At another point during the film, when Starr’s white boyfriend, Chris (KJ Apa), earnestly tells her during their prom that he “doesn’t see race,” she pushes back, unwilling to allow him to distance himself from the reality of her world. “If you don’t see my Blackness,” she insists, “you don’t see me.”

And during the film’s climax, when Starr finally finds her courage and her voice to speak out against injustice, among the first words out of her mouth, uttered with conviction and heartbreak, and blasted through a megaphone, are, “I AM THE WITNESS.”

Amandla Stenberg in The Hate U Give (2018). Photo credit: 20th Century Fox

In an interview with Variety, actor Russell Hornsby, who plays Maverick, had this to say about the effect he hoped The Hate U Give would have on audiences (emphasis mine):

“I’ve been often saying that historically, we — when I was in high school, I used to walk around with a t-shirt that said, ‘It’s a Black thing, you wouldn’t understand,’ and I was told, I was corrected to say, no, ‘It’s a Black thing, let me help you understand.’ And I really believe that people are beginning to understand.

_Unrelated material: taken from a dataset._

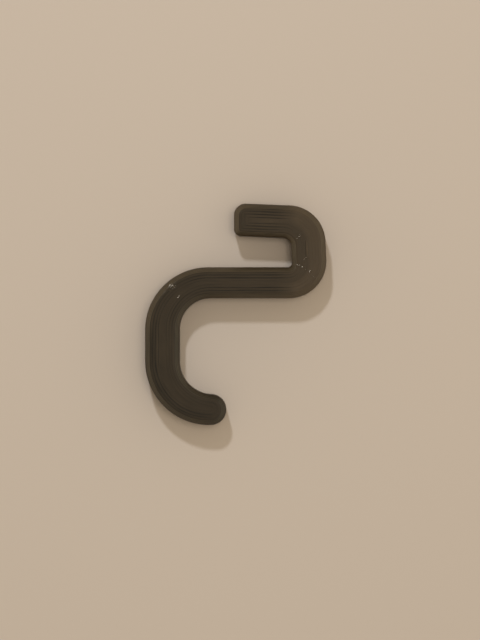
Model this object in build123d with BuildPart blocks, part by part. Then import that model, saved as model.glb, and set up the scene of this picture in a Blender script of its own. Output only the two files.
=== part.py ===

Through the universal, you get to the specific. And people are starting to understand what the plight of the Black family has been historically, what we have gone through, but also connecting to the Black family, which connects to everybody and their love of family, and that we are all the same.

The reality of it is that this is not — there’s a difference between revolution and evolution. Revolution is quick change; evolution is change over time. We all know that we would prefer things to be of a revolutionary shift, but that’s not realistic. And so when we have this kind of material and people who have a willingness to listen and willingness to engage, there is now an evolutionary process that has begun. And so that when people listen, they engage, and they have dialogue, and it changes people’s perception.

And I think that’s what’s starting to happen. Because why? People are beginning to feel. And so when you go to this film and you come out of it, you’re a person who has now been touched and is feeling now. And that’s what those tears are. Those tears of pain, those tears of joy, but more importantly, those tears of understanding.”

In the midst of a culture that often seems determined to turn a blind eye to the devastating and pervasive nature of racism, evolution and understanding can seem like lofty, if not impossible goals. When Colin Kaepernick first began taking a knee before his games to protest police violence against racial minorities, it was easier for many to believe that he was protesting the military or the National Anthem itself rather than acknowledge his true intent. Black names as hashtags have become so commonplace that now, most people just numbly scroll by. (As I write this, just yesterday, a new name started trending — Jemel Roberson, a security guard who thwarted a gunman and likely prevented a mass shooting… only to be fatally shot by police as soon as they arrived on the scene. I fear that by the time I hit “publish” in a couple days, another name will have taken his place.)

And when the President of the United States said he wanted to end birthright citizenship — a right guaranteed by the 14th Amendment of the Constitution, which was put in place following the Civil War in response to systemic attempts to disenfranchise ex-slaves, denying them of rights — it was easier for many to believe that it was about security than to acknowledge that to override the 14th Amendment would be to roll back protections put in place specifically to guard against the dehumanization of our fellow human beings, simply because of the color of their skin.

Amandla Stenberg in The Hate U Give (2018). Photo credit: 20th Century Fox

The Hate U Give stands proudly and defiantly against this sort of insistent denial, fighting back with a righteous, burning anger that is surpassed only by its deep empathy. It never flinches away from the humanity of its Black characters in an effort to make what they go through more palatable for non-Black audiences, but demands that we not only watch their struggles, but that we feel them too, internalizing the injustice of it all with a profound sorrow and rage that cuts all the way to the marrow. From beginning to end, The Hate U Give never stops confronting us with the inescapable truth that these are people, just like us, and that their lives matter, just like ours.

And once we acknowledge that their lives matter — and we have to acknowledge it; to do otherwise is to spend the entire movie with our eyes and hearts squeezed tightly shut — then we must also acknowledge the reality of what is happening to them, both on screen and in real life. (The film’s climactic protest scene even goes so far as to recreate an iconic photo taken during the Ferguson protests, driving home the point that while the characters of the film are fictional, the issues they’re facing are very, very real). We must bear witness, and we cannot look away.

Amandla Stenberg in The Hate U Give (2018). Photo credit: 20th Century Fox

A tattoo on Maverick’s arm, visible during the opening scene and repeatedly throughout the movie, reads, Reasons To Live Give Reasons To Die, followed by the names of his three children. Anyone can easily parse its meaning; anything worth giving your life to is also worth giving your life for.

In The Hate U Give, Starr ultimately chooses to speak, despite great personal risk. In acknowledging the humanity of Khalil, in feeling the devastation of his loss, Starr comes to understand that when you truly value the life of another person, you cannot simply stand by if they are being treated unjustly. Plenty of films cultivate empathy, but few do so alongside such a clear and direct call to action. Reasons to live give reasons to die, and reasons to care give reasons to act.

From the very first scene, The Hate U Give is brimming with reasons to care. And like Starr, once we’ve borne our witness, the only question left to answer is, how will we act?